## Data block
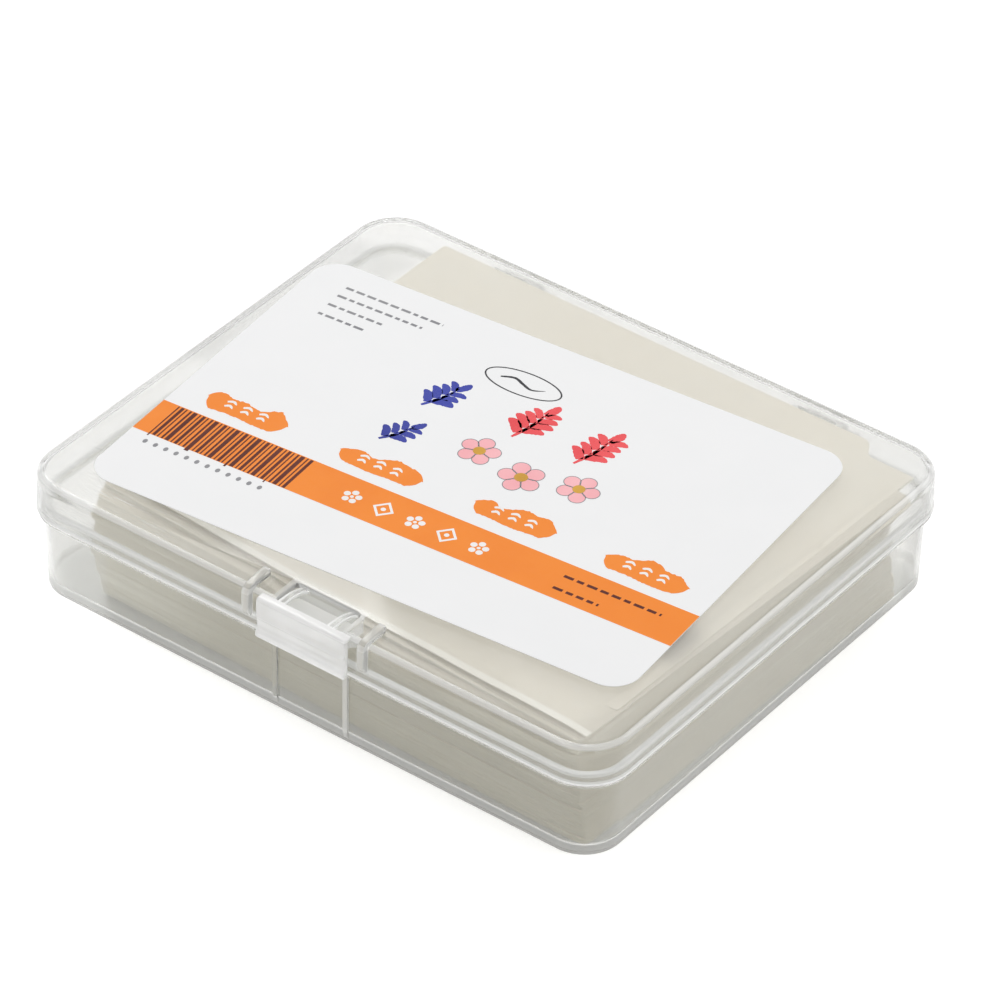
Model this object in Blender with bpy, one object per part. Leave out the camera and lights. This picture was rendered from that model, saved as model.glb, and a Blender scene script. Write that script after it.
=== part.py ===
"""Clear hinged flip-top box holding a stack of edible rice paper.

Metres, +Z up. X runs along the long sides, the latch is on the -Y side and the
hinge on the +Y side. The origin is at the centre of the footprint, on the
surface the box stands on.
"""

import math

import bmesh
import bpy
from mathutils import Matrix, Vector

MM = 0.001

# ---------------------------------------------------------------- dimensions (mm)
# Base tray
BASE_HALF_FOOT = (45.50, 37.75)   # outer half sizes at the table
BASE_HALF_RIM = (45.70, 37.90)    # outer half sizes at the rim
BASE_RIM_Z = 13.5
BASE_CORNER_R = 5.6
BASE_FOOT_R = 0.4
BASE_WALL = 0.85
BASE_FLOOR = 1.0
LEDGE_PROUD = 0.9                 # ledge right round the base, just below the lid's edge
LEDGE_Z = (10.9, 11.9)
LEDGE_GAP = (38.02, 39.8, 10.4, 12.6)   # y and z of the breaks in it for the hinge knuckles
RIB_SPREAD = 5.65                 # two upright ribs below the latch, from its centre
RIB_WIDTH = 0.75
RIB_PROUD = 0.35

# Lid
LID_HALF_EDGE = (46.70, 38.95)    # outer half sizes at the skirt's lower edge
LID_HALF_TOP = (46.50, 38.75)     # outer half sizes at the top
LID_EDGE_Z = 12.2
LID_TOP_Z = 18.2
LID_CORNER_R = 6.6
LID_TOP_R = 1.0
LID_INNER_R = 0.8
LID_WALL = 0.65
LID_PLATE = 1.0

# Latch, its notch and the two ears beside it
CLASP_X = 1.2
NOTCH_HALF = 5.2
NOTCH_BACK_Y = -34.1
NOTCH_CORNER_R = 0.8
RECESS_WALL = 0.65                # a shallow cup hangs down round the notch
RECESS_FLOOR = 0.6
RECESS_Z = 15.2                   # underside of the cup
EAR_SPREAD = 9.2
EAR_THICK = 1.1
FLAP_HALF = 7.1
FLAP_EDGE_R = 0.45
STRAP_SPREAD = 3.9
STRAP_WIDTH = 1.15
STRAP_THICK = 0.4
LATCH_AXIS_YZ = (-34.9, 17.5)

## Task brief
Reproduce all of the material above word for word.

## Completed exercise
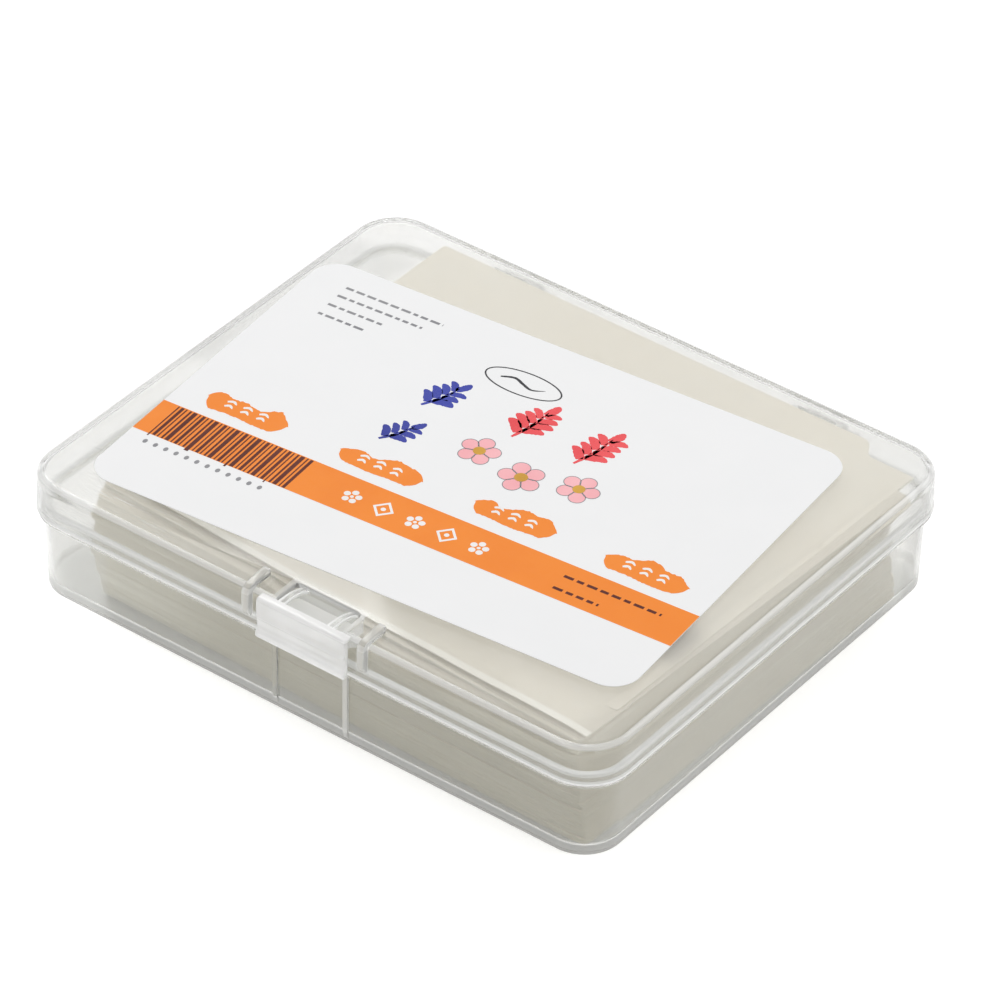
Model this object in Blender with bpy, one object per part. Leave out the camera and lights. This picture was rendered from that model, saved as model.glb, and a Blender scene script. Write that script after it.
=== part.py ===
"""Clear hinged flip-top box holding a stack of edible rice paper.

Metres, +Z up. X runs along the long sides, the latch is on the -Y side and the
hinge on the +Y side. The origin is at the centre of the footprint, on the
surface the box stands on.
"""

import math

import bmesh
import bpy
from mathutils import Matrix, Vector

MM = 0.001

# ---------------------------------------------------------------- dimensions (mm)
# Base tray
BASE_HALF_FOOT = (45.50, 37.75)   # outer half sizes at the table
BASE_HALF_RIM = (45.70, 37.90)    # outer half sizes at the rim
BASE_RIM_Z = 13.5
BASE_CORNER_R = 5.6
BASE_FOOT_R = 0.4
BASE_WALL = 0.85
BASE_FLOOR = 1.0
LEDGE_PROUD = 0.9                 # ledge right round the base, just below the lid's edge
LEDGE_Z = (10.9, 11.9)
LEDGE_GAP = (38.02, 39.8, 10.4, 12.6)   # y and z of the breaks in it for the hinge knuckles
RIB_SPREAD = 5.65                 # two upright ribs below the latch, from its centre
RIB_WIDTH = 0.75
RIB_PROUD = 0.35

# Lid
LID_HALF_EDGE = (46.70, 38.95)    # outer half sizes at the skirt's lower edge
LID_HALF_TOP = (46.50, 38.75)     # outer half sizes at the top
LID_EDGE_Z = 12.2
LID_TOP_Z = 18.2
LID_CORNER_R = 6.6
LID_TOP_R = 1.0
LID_INNER_R = 0.8
LID_WALL = 0.65
LID_PLATE = 1.0

# Latch, its notch and the two ears beside it
CLASP_X = 1.2
NOTCH_HALF = 5.2
NOTCH_BACK_Y = -34.1
NOTCH_CORNER_R = 0.8
RECESS_WALL = 0.65                # a shallow cup hangs down round the notch
RECESS_FLOOR = 0.6
RECESS_Z = 15.2                   # underside of the cup
EAR_SPREAD = 9.2
EAR_THICK = 1.1
FLAP_HALF = 7.1
FLAP_EDGE_R = 0.45
STRAP_SPREAD = 3.9
STRAP_WIDTH = 1.15
STRAP_THICK = 0.4
LATCH_AXIS_YZ = (-34.9, 17.5)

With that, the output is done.